5. A method for the treatment of mitochondrial disorders or coenzyme Q10 deficiencies, the method comprising: a) identifying a person with a mitochondrial disorder or a coenzyme Q10 deficiency; and b) administering to the person via inhalation a therapeutic gas comprising gaseous oxygen in the form of an intermittent hypoxia-hyperoxia therapy, wherein sessions of inhalation of hypoxygenic and hyperoxygenic gases alternate and wherein the concentration of oxygen in the therapeutic gas is from about 15 Vol-% to about 9 Vol-% for a hypoxia session; wherein the concentration of the oxygen in the therapeutic gas is about 55 Vol-% for a hyperoxia session and wherein the inhalation of the therapeutic gas results in an increase of coenzyme Q10 to a therapeutic range of 2.5 mg/l in plasma of the person.

Description

EXAMPLE 1

(1) 18 test persons were chosen and concluded the test. The test persons get randomized after an initial check-up into a control group (N=8) and a treatment group (N=10). Within three weeks all of the test persons graduated ten inhalation proceedings of 36 minutes in each case. The persons belonging to the control group respired ambient air through an air supply tube of the respiration apparatus (tube not connected), the treatment group respired for 6 minutes 12 Vol.-% O.sub.2, afterwards for 3 minutes 44 Vol.-% O.sub.2. This cycle was repeated three times, so that altogether four cycles were completed, forming an inhalation session of 36 minutes. The lowest value for pCO.sub.2 was defined to 80%.
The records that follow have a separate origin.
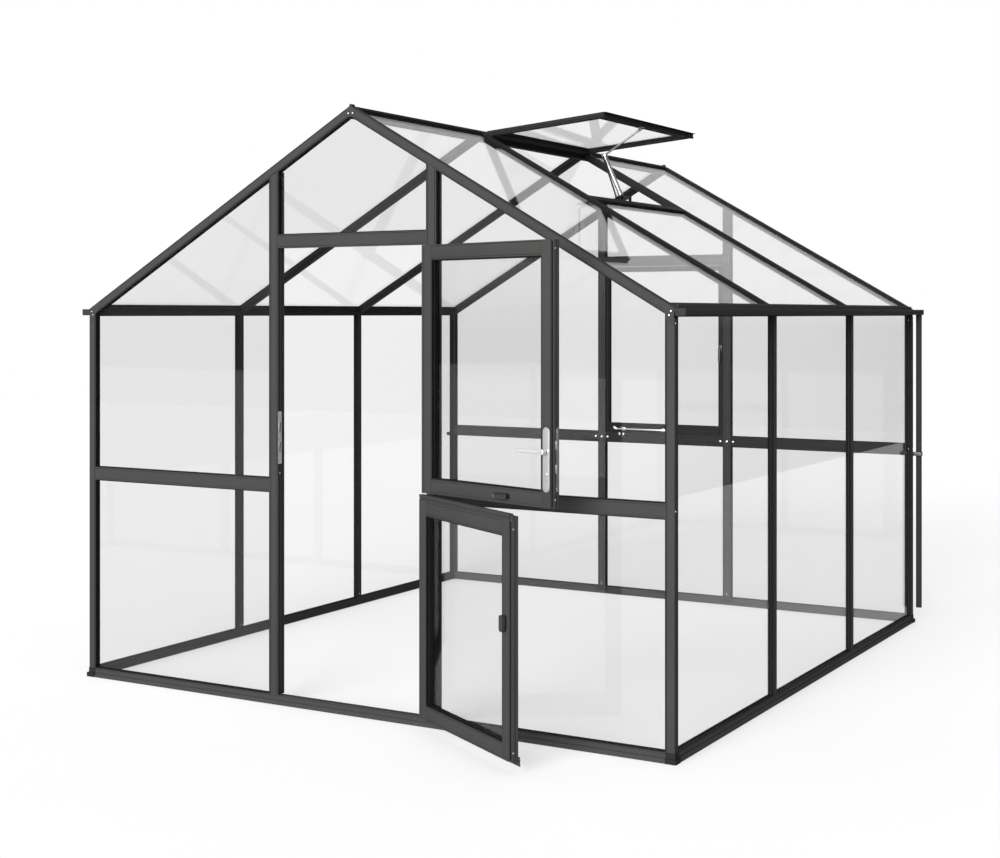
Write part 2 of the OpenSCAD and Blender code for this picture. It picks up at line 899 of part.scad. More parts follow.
module lower_leaf_frame() {
    color("#3c3f42") swung(lower_open) difference() {
        union() {
            leaf_frame(lower_z0, lower_z1);
            box([leaf_x0, 0, lower_z1 - 1], [leaf_x1, leaf_t, lower_z1 + outer_up]);
            box([leaf_x0 + step_w, 12, lower_z1 - 1], [leaf_x1, leaf_t + inner_t, lower_z1 + strip_h]);
            box([leaf_x0, -drip_out, lower_z0 + 1], [leaf_x1, 0, lower_z0 + 13]);
            box([leaf_x0, -drip_out, lower_z0 - drip_down],
                [leaf_x1, 3 - drip_out, lower_z0 + 2]);
        }
        spindle_bore(lower_turn_x, lower_turn_z);
    }
}

module lower_leaf_glass() {
    color("#cfd8d8", 0.4) swung(lower_open) leaf_pane(lower_z0, lower_z1, 0);
}

module lower_turn_knob() {
    face = leaf_t + inner_t;
    color("#1c1d1e") swung(lower_open) translate([lower_turn_x, face, lower_turn_z]) {
        rotate([90, 0, 0]) translate([0, 0, -6]) cylinder(h = 16, r = spindle_r);
        for (z = [-18, 18])
            translate([0, 22, z]) rotate([90, 0, 0]) cylinder(h = 16, r = 11);
        box([-11, 6, -18], [11, 22, 18]);
    }
}

front_sill();
rear_sill();
side_sills();
sill_corner_caps();
front_corner_posts();
rear_corner_posts();
left_wall_bars();
right_wall_bars();
door_posts();
rear_mullions();
door_lintel();
rear_transom();
front_mid_rails();
rear_mid_rails();
eaves_beams();
ridge_beam();
front_rafters();
rear_rafters();
left_roof_bars();
right_roof_bars();
vent_sill_bar();
left_wall_glass();
right_wall_glass();
front_wall_glass();
front_gable_glass();
rear_wall_glass();
rear_gable_glass();
left_roof_glass();
right_roof_glass();
roof_vent_frame();
roof_vent_glass();
vent_opener();
rear_window_frame();
rear_window_glass();
rear_window_stay();
rear_window_handle();
gutters();
downpipes();
pipe_clips();
corner_brackets();
strike_plate();
door_hinges();
upper_leaf_frame();
upper_leaf_glass();
upper_leaf_lock();
lever_handle();
upper_turn_knob();
lower_leaf_frame();
lower_leaf_glass();
lower_turn_knob();
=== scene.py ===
import bpy
import json
import math
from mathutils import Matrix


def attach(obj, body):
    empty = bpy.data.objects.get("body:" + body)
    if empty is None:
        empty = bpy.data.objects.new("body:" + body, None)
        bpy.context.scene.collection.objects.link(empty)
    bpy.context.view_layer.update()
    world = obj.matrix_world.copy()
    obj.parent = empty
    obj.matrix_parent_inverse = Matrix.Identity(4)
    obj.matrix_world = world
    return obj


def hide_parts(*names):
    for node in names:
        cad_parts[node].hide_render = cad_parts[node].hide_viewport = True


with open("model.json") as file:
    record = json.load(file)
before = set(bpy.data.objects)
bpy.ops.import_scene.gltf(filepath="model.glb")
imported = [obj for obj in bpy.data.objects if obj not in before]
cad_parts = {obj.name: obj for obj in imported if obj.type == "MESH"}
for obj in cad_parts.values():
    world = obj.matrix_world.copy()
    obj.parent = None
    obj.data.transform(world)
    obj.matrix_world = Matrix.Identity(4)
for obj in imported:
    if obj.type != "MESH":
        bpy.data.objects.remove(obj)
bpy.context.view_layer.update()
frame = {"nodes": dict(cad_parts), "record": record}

# Sizes in metres, in the CAD frame: x along the front, y back, z up
house = {
    "half": 1.385, "depth": 3.015, "sillTop": 0.038, "barDepth": 0.030, "postDepth": 0.043,
    "postNear": 0.356, "postFar": 0.398, "postMiddle": 0.377, "cornerPost": 0.034,
    "mullionRows": (1.005, 2.010), "mullionHalf": 0.015, "railLow": 0.858, "railHigh": 0.912,
    "railMiddle": 0.885, "lintelLow": 1.843, "lintelHigh": 1.897, "beamLow": 1.571,
    "eaves": 1.600, "pitch": 29.9, "rafter": 0.034, "ridgeHalf": 0.018, "roofGlass": 0.009,
}
half, depth, barD, sillTop = (house[key] for key in ("half", "depth", "barDepth", "sillTop"))
postNear, postFar, postMiddle = house["postNear"], house["postFar"], house["postMiddle"]
postDepth, beamLow = house["postDepth"], house["beamLow"]
cornerX, inner = half - house["cornerPost"], depth - barD
pitch = math.radians(house["pitch"])
innerX = half - barD


def roofZ(x):
    return house["eaves"] + (half - abs(x)) * math.tan(pitch)


def underZ(x):
    return roofZ(x) - house["rafter"] / math.cos(pitch)


# Modelling steps

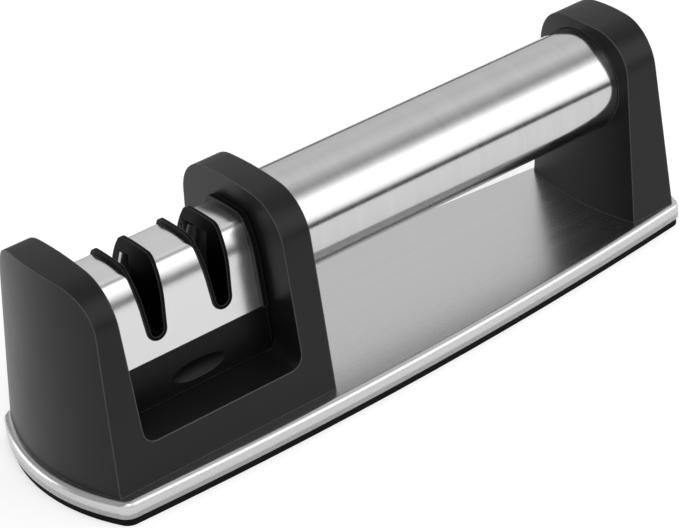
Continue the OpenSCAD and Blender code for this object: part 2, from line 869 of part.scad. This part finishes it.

(2) After completion of the ten treatment units all test persons were examined again.

(3) The inhalation was arranged by using an ordinary respiration apparatus. Analogous apparatus are known from the IHT. Those apparatuses were accordingly modified, so that next to hypoxygenic gases also hyperoxygenic gases with an oxygen content of 30-55 Vol-% can be ventilated.

(4) Monitoring of oxygen partial pressure of the test persons blood was performed using a commercially available equipment as for example given in DE 92 08 590 U1.

(5) The results of the collected physiological parameters of the test persons are presented in Table 1. The values of NPE (3-nitro phenyl acetic acid) and citrulline have been measured in the urine, the values for MMS (methyl malonic acid), Q10 (coenzyme Q.sub.10), and Mito Act (mitochondrial activity) in the blood of the test persons.

(6) TABLE-US-00001 TABLE 1 Control Treatment group group Parameter Mean SD pTT Mean SD pTT uTT NPE before 7.52 11.70 0.37 10.09 15.17 0.244 after 29.05 71.17 33.11 46.57 Citrulline before 5.89 3.39 0.94 8.29 9.59 0.845 after 5.38 6.05 7.59 4.46 MMS before 0.94 0.46 0.25 1.02 1.37 0.325 after 1.05 0.33 0.53 0.33 Q10 before 0.78 0.26 0.02 0.96 0.31 0.000 0.23 after 0.91 0.31 1.37 0.35 0.02 Mito Act before 86.28 12.41 0.16 84.74 6.59 0.004 0.77 after 94.03 5.14 94.57 4.31 0.84 Statistical analysis: Mean: Mean value SD: Standard deviation. pTT: paired T-Test, 2-tailed for unequally variance of the groups within the groups for indicated values before/after treatment. uTT: unpaired T-Test between treatment group and control group.

EXAMPLE 2

(7) A patient showing symptomatic disorders caused by chronic borreliosis was treated 1 minute with 13 Vol-% hypoxia and 9 minutes with 38 Vol-% hyperoxia in 6 cycles forming a session of one hour duration.

(8) A significant improvement of the skin structure and the aspect of the skin was achieved after 10 sessions. The improvement remained for about 3 months.